## STATED GOAL
Using the data below, gather each line that includes the word "handed".

%%

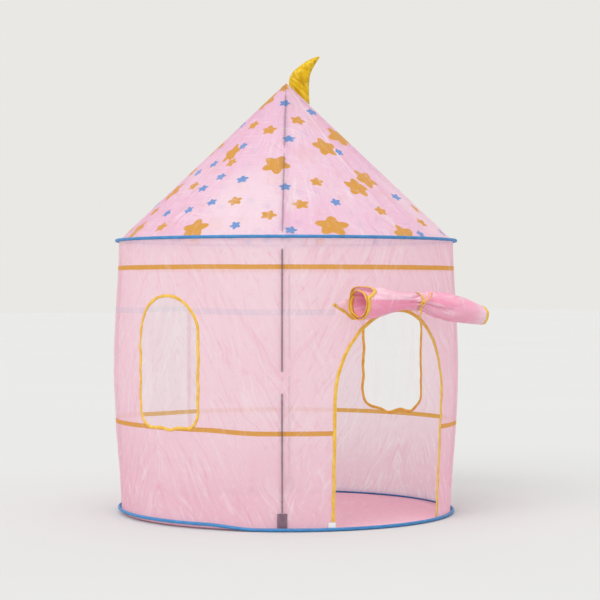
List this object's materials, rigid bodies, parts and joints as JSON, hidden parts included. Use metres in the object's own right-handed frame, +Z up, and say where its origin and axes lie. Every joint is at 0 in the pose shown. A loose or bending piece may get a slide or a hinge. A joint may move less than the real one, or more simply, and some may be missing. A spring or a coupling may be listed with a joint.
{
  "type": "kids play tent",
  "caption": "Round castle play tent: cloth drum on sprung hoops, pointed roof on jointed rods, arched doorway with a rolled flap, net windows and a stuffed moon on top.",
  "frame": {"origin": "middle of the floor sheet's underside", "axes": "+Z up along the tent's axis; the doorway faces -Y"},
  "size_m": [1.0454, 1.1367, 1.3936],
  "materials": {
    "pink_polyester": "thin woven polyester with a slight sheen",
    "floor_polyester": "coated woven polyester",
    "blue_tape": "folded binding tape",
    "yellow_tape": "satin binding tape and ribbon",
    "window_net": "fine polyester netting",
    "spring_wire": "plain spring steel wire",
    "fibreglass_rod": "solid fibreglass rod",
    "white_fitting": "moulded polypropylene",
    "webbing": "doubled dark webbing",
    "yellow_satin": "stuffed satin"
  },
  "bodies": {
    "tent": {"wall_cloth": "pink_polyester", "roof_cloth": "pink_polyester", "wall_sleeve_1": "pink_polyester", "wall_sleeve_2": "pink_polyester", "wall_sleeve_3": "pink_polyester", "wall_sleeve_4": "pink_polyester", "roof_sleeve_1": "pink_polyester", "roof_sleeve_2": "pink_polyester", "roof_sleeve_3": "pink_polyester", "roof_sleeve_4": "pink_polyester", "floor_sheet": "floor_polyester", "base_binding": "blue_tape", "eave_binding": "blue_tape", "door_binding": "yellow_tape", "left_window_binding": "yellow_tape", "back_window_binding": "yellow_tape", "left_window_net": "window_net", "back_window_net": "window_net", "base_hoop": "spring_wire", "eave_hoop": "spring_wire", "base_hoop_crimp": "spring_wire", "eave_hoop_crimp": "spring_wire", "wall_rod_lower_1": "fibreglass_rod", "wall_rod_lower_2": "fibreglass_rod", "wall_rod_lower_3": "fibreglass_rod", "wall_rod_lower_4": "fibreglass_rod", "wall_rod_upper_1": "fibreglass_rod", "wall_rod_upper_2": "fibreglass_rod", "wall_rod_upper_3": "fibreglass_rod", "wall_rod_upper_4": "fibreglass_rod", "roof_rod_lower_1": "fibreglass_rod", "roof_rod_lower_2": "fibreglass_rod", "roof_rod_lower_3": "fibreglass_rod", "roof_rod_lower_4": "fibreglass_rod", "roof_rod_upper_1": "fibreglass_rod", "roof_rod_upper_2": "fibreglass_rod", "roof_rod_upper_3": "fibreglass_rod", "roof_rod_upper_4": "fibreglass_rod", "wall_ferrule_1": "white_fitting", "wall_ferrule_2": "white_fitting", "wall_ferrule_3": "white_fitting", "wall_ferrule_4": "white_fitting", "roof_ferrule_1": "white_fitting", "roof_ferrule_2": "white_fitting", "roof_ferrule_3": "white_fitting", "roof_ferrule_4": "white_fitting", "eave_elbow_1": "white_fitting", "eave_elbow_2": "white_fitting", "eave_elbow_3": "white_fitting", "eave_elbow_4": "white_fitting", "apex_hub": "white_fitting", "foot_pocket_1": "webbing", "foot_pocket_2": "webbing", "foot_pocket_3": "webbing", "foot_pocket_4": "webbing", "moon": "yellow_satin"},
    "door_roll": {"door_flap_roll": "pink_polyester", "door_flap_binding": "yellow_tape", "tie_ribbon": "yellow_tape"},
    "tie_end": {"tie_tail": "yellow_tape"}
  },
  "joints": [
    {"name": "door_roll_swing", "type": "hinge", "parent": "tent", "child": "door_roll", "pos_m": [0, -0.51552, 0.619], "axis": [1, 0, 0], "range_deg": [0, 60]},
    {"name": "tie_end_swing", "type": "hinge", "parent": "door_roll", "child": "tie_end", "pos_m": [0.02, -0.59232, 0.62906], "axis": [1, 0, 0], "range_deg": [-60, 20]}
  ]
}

%%
%%

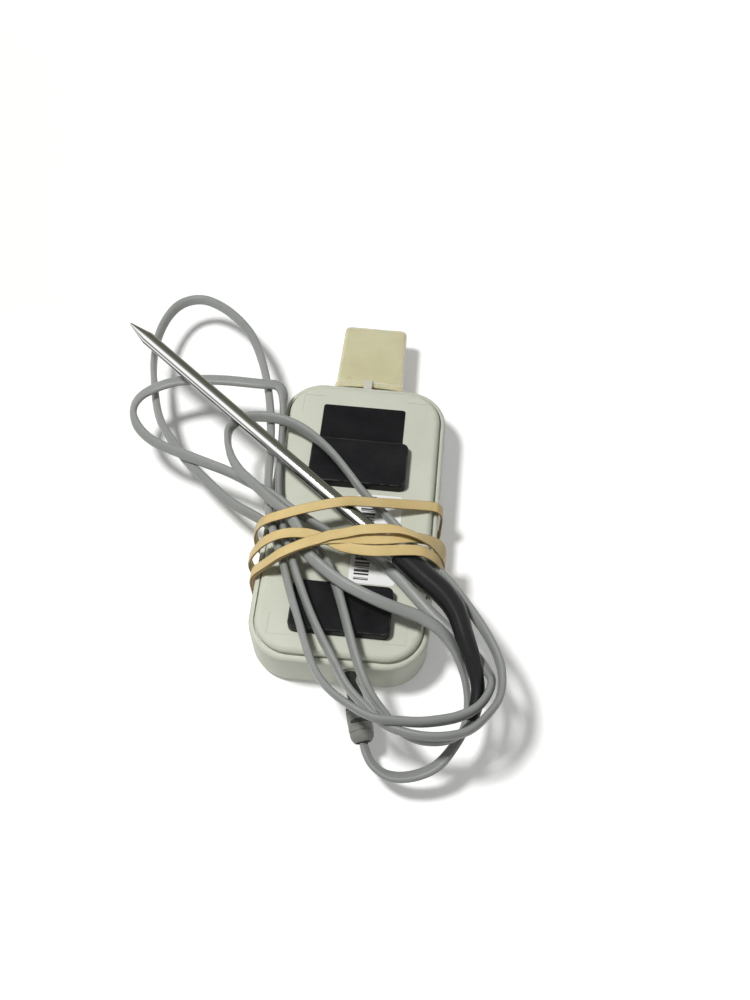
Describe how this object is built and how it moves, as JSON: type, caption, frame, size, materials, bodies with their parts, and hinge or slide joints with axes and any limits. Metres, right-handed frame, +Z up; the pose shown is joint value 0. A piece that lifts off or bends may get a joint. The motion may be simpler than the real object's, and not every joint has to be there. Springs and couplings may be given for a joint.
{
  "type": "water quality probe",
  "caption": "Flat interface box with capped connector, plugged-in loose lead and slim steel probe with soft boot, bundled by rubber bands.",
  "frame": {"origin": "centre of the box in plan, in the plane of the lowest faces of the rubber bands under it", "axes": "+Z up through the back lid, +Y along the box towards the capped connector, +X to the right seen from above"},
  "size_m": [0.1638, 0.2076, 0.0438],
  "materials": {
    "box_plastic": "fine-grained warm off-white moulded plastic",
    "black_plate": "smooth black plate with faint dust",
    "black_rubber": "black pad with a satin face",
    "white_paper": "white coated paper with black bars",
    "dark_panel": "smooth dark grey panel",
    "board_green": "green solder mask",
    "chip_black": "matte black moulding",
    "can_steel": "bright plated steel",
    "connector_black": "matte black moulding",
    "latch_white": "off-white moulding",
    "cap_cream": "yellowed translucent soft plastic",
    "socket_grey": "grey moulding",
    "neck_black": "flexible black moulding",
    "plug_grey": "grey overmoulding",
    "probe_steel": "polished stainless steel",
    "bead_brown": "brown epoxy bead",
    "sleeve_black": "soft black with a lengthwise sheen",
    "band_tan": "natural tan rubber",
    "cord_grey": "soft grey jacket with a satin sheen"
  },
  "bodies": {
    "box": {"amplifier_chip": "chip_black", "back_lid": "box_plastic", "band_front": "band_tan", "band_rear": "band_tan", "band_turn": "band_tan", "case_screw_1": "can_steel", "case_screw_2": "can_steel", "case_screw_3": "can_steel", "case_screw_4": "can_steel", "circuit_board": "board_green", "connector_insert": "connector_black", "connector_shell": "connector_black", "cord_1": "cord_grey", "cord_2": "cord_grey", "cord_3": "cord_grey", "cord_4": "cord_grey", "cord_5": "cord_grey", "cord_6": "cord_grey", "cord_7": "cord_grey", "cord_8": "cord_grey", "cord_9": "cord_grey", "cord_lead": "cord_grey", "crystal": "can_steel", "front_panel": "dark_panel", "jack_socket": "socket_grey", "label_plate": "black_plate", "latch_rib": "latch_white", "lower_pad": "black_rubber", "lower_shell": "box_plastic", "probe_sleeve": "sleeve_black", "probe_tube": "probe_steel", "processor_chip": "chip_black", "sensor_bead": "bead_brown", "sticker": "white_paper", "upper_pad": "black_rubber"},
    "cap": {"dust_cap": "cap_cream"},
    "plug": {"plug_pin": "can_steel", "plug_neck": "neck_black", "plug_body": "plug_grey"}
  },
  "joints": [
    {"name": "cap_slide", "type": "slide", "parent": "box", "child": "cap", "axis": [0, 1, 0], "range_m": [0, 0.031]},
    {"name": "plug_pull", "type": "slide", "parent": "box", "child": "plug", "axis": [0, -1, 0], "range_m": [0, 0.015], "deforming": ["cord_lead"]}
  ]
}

%%

## TASK ANSWER
List this object's materials, rigid bodies, parts and joints as JSON, hidden parts included. Use metres in the object's own right-handed frame, +Z up, and say where its origin and axes lie. Every joint is at 0 in the pose shown. A loose or bending piece may get a slide or a hinge. A joint may move less than the real one, or more simply, and some may be missing. A spring or a coupling may be listed with a joint.
Describe how this object is built and how it moves, as JSON: type, caption, frame, size, materials, bodies with their parts, and hinge or slide joints with axes and any limits. Metres, right-handed frame, +Z up; the pose shown is joint value 0. A piece that lifts off or bends may get a joint. The motion may be simpler than the real object's, and not every joint has to be there. Springs and couplings may be given for a joint.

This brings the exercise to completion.